My original plan was to do 3.a. but I worried that the encoder resolution would not be high enough because the spool’s diameter for even 1/16-inch rope, can get large (~100 mm). At 8113.7 ppr and ~ 314 mm circumference, each pulse = ~0.04 mm. We currently are using a ~0.008 mm per pulse value (I think I’m calculating this correctly)… about 5 times more resolved. This is why I went to external encoders for the top motors. It might be sufficient for the bottom motors, however, since all they are trying to do is keep the sled vertical. But both solutions require that the rope wraps neatly and consistently on the spool. Since there’s not a whole lot of tension on the rope (as is the case with the top spools), it might just do that.

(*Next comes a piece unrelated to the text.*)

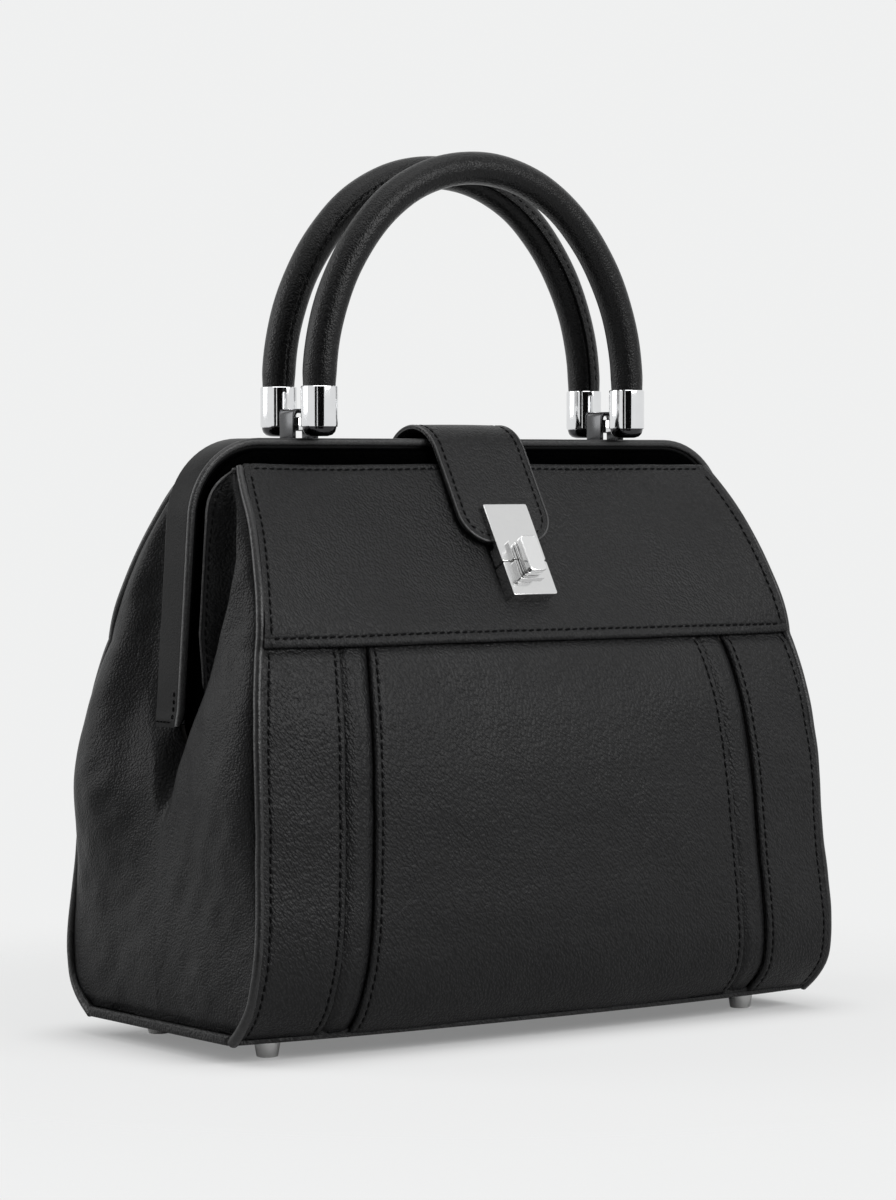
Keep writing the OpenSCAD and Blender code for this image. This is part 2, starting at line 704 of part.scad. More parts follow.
// A lug reaches from each cap to the pivot pin, beside the other handle's lug
lug_t = bracket_l / 2 - bracket_t - 2 * fit_gap;
lug_r = pivot_d / 2 + 0.8 * bracket_t;
module cap(side) {
    translate([0, side * handle_pitch / 2, cap_low]) difference() {
        rotate_extrude() polygon(concat(
            [[0, 0]],
            [for (i = [0 : ARC_STEPS]) let (a = 90 * i / ARC_STEPS - 90)
                [cap_d / 2 - cap_r + cap_r * cos(a), cap_r + cap_r * sin(a)]],
            [[cap_d / 2, cap_h], [0, cap_h]]));
        translate([0, 0, cap_floor - cap_low])
            cylinder(d = handle_d + 2 * fit_gap, h = cap_h);
    }
}

module lug(side) {
    reach = handle_pitch / 2 - cap_d / 4;
    translate([0, 0, pivot_z]) {
        along_x(side < 0 ? -lug_t - fit_gap : fit_gap, 0, 0) cylinder(r = lug_r, h = lug_t);
        translate([side < 0 ? -lug_t - fit_gap : fit_gap, side < 0 ? -reach : 0, -lug_r])
            cube([lug_t, reach, 2 * lug_r]);
    }
}

module handle_caps(side) {
    color("#d6d8da") both_sides() translate([leg_x, 0, 0]) difference() {
        union() {
            cap(side);
            lug(side);
        }
        along_x(-bracket_l, 0, pivot_z) cylinder(d = pivot_d + 2 * pin_gap, h = 2 * bracket_l);
    }
}

module front_handle_roll() { handle_roll(-1); }
module front_handle_core() { handle_core(-1); }
module front_handle_caps() { handle_caps(-1); }
module back_handle_roll() { handle_roll(1); }
module back_handle_core() { handle_core(1); }
module back_handle_caps() { handle_caps(1); }

// Strap: it lies along the slope of the front yoke, bends over the frame and is sewn to the back yoke
lean = atan2((seam_d - mouth_d) / 2, mouth_z - seam_z);
// Along the slope, the strap's middle lies off the line of the yoke by this much
strap_off = strap_t / 2 + 2 * move_gap;
slope_face = [mouth_d / 2 + move_gap, mouth_z];
// Where the two slopes of the strap would meet, and the centre of the bend below it
strap_apex_z = slope_face[1] + slope_face[0] / tan(lean) + strap_off / sin(lean);
// The bend is as wide as it can be while its inner face just clears the edges of the rear frame
bend_gap = strap_t / 2 + move_gap;
bend_k = 1 / sin(lean);
bend_m = strap_apex_z - frame_top;
bend_p = bend_k * bend_m - bend_gap;
strap_bend_r = (bend_p + sqrt(max(0, pow(bend_p, 2)
    - (pow(bend_k, 2) - 1) * (pow(frame_depth / 2, 2) + pow(bend_m, 2) - pow(bend_gap, 2)))))
    / (pow(bend_k, 2) - 1);
bend_z = strap_apex_z - strap_bend_r / sin(lean);
bend_turn = 90 - lean;
// The strap folds at this angle behind the top of its bend
fold_turn = 48;
strap_hinge = [(strap_bend_r + strap_t / 2) * sin(fold_turn),
    bend_z + (strap_bend_r + strap_t / 2) * cos(fold_turn)];

// Half of the strap's bend, from one angle to another, counted from the top towards the front
module bend_arc(from, to) {
    turns = steps(from, to, ARC_STEPS);
    back = steps(to, from, ARC_STEPS);
    points = concat(
        [for (a = turns) (strap_bend_r + strap_t / 2) * [-sin(a), cos(a)]],
        [for (a = back) (strap_bend_r - strap_t / 2) * [-sin(a), cos(a)]]);
    translate([-strap_w / 2, 0, bend_z]) rotate([90, 0, 90]) linear_extrude(strap_w) polygon(points);
}

// Flat end of the strap, along the slope: its far corners are round
module strap_end(length) {
    translate([0, -strap_bend_r * sin(bend_turn), bend_z + strap_bend_r * cos(bend_turn)])
        rotate([-lean, 0, 0]) translate([0, strap_t / 2, -length]) rotate([90, 0, 0])
            linear_extrude(strap_t) polygon(concat(
                [[-strap_w / 2, length]],
                fillet([-strap_w / 2, length], [-strap_w / 2, 0], [strap_w / 2, 0], strap_corner_r),
                fillet([-strap_w / 2, 0], [strap_w / 2, 0], [strap_w / 2, length], strap_corner_r),
                [[strap_w / 2, length]]));
}

module strap() {
    color("#202022") difference() {
        union() {
            bend_arc(-fold_turn, bend_turn);
            strap_end(strap_front_l);
        }
        lock_frame() strap_rivet_set(rivet_d / 2 + fit_gap, over);
    }
}

module strap_tail() {
    color("#202022") mirror([0, 1, 0]) {
        bend_arc(fold_turn, bend_turn);
        strap_end(strap_rear_l);
    }
}

// Lock: in its own frame, x across, y up along the slope from the joint of its two halves,
// and z away from the yoke, with zero on the yoke's face
lock_low = strap_front_l + plate_l * 0.34;
function slope_point(along, off) = [
    -strap_bend_r * sin(bend_turn) - along * sin(lean) - (off - strap_off) * cos(lean),
    bend_z + strap_bend_r * cos(bend_turn) - along * cos(lean) + (off - strap_off) * sin(lean)];
module lock_frame() {
    p = slope_point(lock_low, 0);
    translate([0, p[0], p[1]]) rotate([90 - lean, 0, 0]) children();
}
module lock_box(w, low, high, bottom, top) {
    translate([-w / 2, low, bottom]) cube([w, high - low, top - bottom]);
}

strap_top = strap_off + strap_t / 2;
strap_tip = lock_low - strap_front_l;
rivet_d = 2.4;
boss_h = knob_h * 0.3;
boss_over = knob_w / 2;
half_joint = 0.15;

module strap_rivet_set(r, extra) {
    for (sx = [-1, 1])
        translate([sx * lock_w / 4, lerp(strap_tip, plate_l, 0.6), strap_top - strap_t - extra])
            cylinder(r = r, h = strap_t + 2 * extra);
}

module strap_rivets() { color("#c9cbcd") lock_frame() strap_rivet_set(rivet_d / 2, 0); }

module lock_plate() {
    color("#d9dadb") lock_frame() difference() {
        union() {
            lock_box(lock_w, half_joint, plate_l, strap_top, strap_top + plate_t);
            lock_box(lock_w, half_joint, strap_tip - move_gap, move_gap, strap_top + plate_t);
            lock_box(knob_w, half_joint, knob_l / 2, strap_top + plate_t, lock_top + boss_h);
            lock_box(knob_w, -boss_over, half_joint, lock_top + move_gap, lock_top + boss_h);
        }
        translate([0, 0, lock_top - over]) cylinder(d = spindle_d + 2 * pin_gap, h = boss_h + 2 * over);
    }
}
lock_top = strap_top + plate_t;
spindle_d = 2.4;

module lock_screw_holes() {
    for (sx = [-1, 1]) translate([sx * lock_w / 4, -block_l / 2, -leather_t * 2])
        cylinder(d = rivet_d + 2 * fit_gap, h = leather_t * 2 + lock_top / 2 + fit_gap);
}

module lock_block() {
    color("#d9dadb") lock_frame() difference() {
        union() {
            lock_box(lock_w, -block_l, -half_joint, move_gap / 2, lock_top);
            lock_box(knob_w, -knob_l / 2, -boss_over - move_gap, lock_top, lock_top + boss_h);
        }
        lock_screw_holes();
    }
}

module lock_screws() {
    head_t = rivet_d / 3;
    low = -leather_t * cos(lean) - head_t - pin_gap;
    color("#a8a49a") lock_frame() for (sx = [-1, 1])
        translate([sx * lock_w / 4, -block_l / 2, low]) {
            cylinder(d = 2 * rivet_d, h = head_t);
            cylinder(d = rivet_d, h = lock_top / 2 - low);
        }
}

// Knob: a spindle, a stem and a rounded cap
module lock_knob() {
    stem_low = lock_top + boss_h + move_gap / 2;
    cap_t = knob_h * 0.36;
    top = lock_top + knob_h;
    cap_corner = knob_w / 5;
    color("#dddedf") lock_frame() {
        translate([0, 0, lock_top + move_gap]) cylinder(d = spindle_d, h = stem_low - lock_top);
        lock_box(knob_w * 0.62, -knob_l * 0.4, knob_l * 0.4, stem_low, top - cap_t);
        translate([0, 0, top - cap_t]) linear_extrude(cap_t) hull()
            for (sx = [-1, 1], sy = [-1, 1])
                translate([sx * (knob_w / 2 - cap_corner), sy * (knob_l / 2 - cap_corner)])
                    circle(cap_corner, $fn = HULL_FN);
    }
}

base_panel();
base_board();
feet();
foot_nuts();
front_centre_panel();
front_side_panels();
front_strips();
front_yoke();
back_centre_panel();
back_side_panels();
back_strips();
back_yoke();
left_gusset();
right_gusset();
front_gusset_flaps();
corner_piping();
lining();
rear_frame_cover();
rear_frame_core();
front_frame_cover();
front_frame_core();
hinge_pins();
hinge_bushes();
brackets();
pivot_pins();
front_handle_roll();
front_handle_core();
front_handle_caps();
back_handle_roll();
back_handle_core();
back_handle_caps();
strap();
strap_tail();
strap_rivets();
lock_plate();
lock_block();
lock_screws();
lock_knob();
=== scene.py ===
import math
import bmesh
import bpy
import numpy as np
from mathutils import Matrix, Vector


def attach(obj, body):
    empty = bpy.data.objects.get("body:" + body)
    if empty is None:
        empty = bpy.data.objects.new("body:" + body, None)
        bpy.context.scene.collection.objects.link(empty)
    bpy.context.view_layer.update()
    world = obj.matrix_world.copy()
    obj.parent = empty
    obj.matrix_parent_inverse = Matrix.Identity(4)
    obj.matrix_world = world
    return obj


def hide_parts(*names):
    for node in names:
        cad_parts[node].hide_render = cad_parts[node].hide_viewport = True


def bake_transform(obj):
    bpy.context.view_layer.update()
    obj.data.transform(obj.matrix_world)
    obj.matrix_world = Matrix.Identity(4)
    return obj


# The looks of the top handle bag. Shapes are in millimetres; build() turns them to metres.
# Front is side -1 and back side 1; left is sx -1 and right sx 1.

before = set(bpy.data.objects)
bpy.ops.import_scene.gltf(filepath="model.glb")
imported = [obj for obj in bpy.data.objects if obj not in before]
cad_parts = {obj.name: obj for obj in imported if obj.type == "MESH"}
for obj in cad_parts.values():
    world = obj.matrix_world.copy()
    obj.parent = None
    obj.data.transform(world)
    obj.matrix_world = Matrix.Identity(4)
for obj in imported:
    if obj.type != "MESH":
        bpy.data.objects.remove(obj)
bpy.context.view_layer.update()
MM = 0.001


# ---- shape of the body
def clamp(v):
    return np.clip(v, 0.0, 1.0)


def mix(a, b, t):
    return a + (b - a) * t


def ease(v):
    t = clamp(v)
    return t * t * (3 - 2 * t)


def bump_at(v, centre, width):
    return np.exp(-(((v - centre) / width) ** 2))


# As in the CAD: heights, and the width and depths at hem, belly and seam and at the mouth
HEM, BELLY, SEAM, MOUTH = 8.0, 62.0, 154.0, 224.2
WIDTHS, MOUTH_W = (277, 282, 258), 227
EDGE_DEPTHS, MIDDLE_DEPTHS, MOUTH_D = (105, 131, 104), (120, 146, 112), 29
# The frame: its top, the feet of its arms, the handles' pins and the radius of its corners
TOP, ARM_LOW = 233.0, 123.1
PIVOT, ARCH_R = TOP + 5.6, 32.0
ARM_LINE = [(118, 136.9), (125.5, 136.7), (150, 135.2), (171, 133.8), (195, 132.3), (233, 129.6)]


def swell(z, hem, belly, seam):
    low = clamp((BELLY - z) / (BELLY - HEM)) ** 2.5
    high = clamp((z - BELLY) / (SEAM - BELLY)) ** 2.4
    return belly - (belly - hem) * low - (belly - seam) * high


def yoke_share(z):
    return clamp((z - SEAM) / (MOUTH - SEAM))


def curve(v, knots):
    """Smooth curve through knots (place, value)."""
    at, value = np.array(knots, float).T
    slope = np.gradient(value, at)
    v = np.clip(v, at[0], at[-1])
    i = np.clip(np.searchsorted(at, v) - 1, 0, len(at) - 2)
    h = at[i + 1] - at[i]
    t = (v - at[i]) / h
    return ((2 * t**3 - 3 * t**2 + 1) * value[i] + (t**3 - 2 * t**2 + t) * h * slope[i]
            + (3 * t**2 - 2 * t**3) * value[i + 1] + (t**3 - t**2) * h * slope[i + 1])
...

  1. Use different spools on the bottom, perhaps with a level winder, that lets out a consistent amount of rope per turn. The spool would need to be shaped such that diameter is different at the top and bottom than it is in the middle to account of the difference in distance between the encoder spool and the rope’s spool as the rope winds up/down on the spool… if you follow. However, a constant diameter spool can be used if you come up with a calibration, like in 3B, or you account for it with math, like in 3A.

Anyway, that’s where I’m at and am trying to determine the best route (besides the alternatives of measuring sled orientation using an orientation sensor or something). I likely will start with Option 1, since its the easiest to implement, and see where it goes.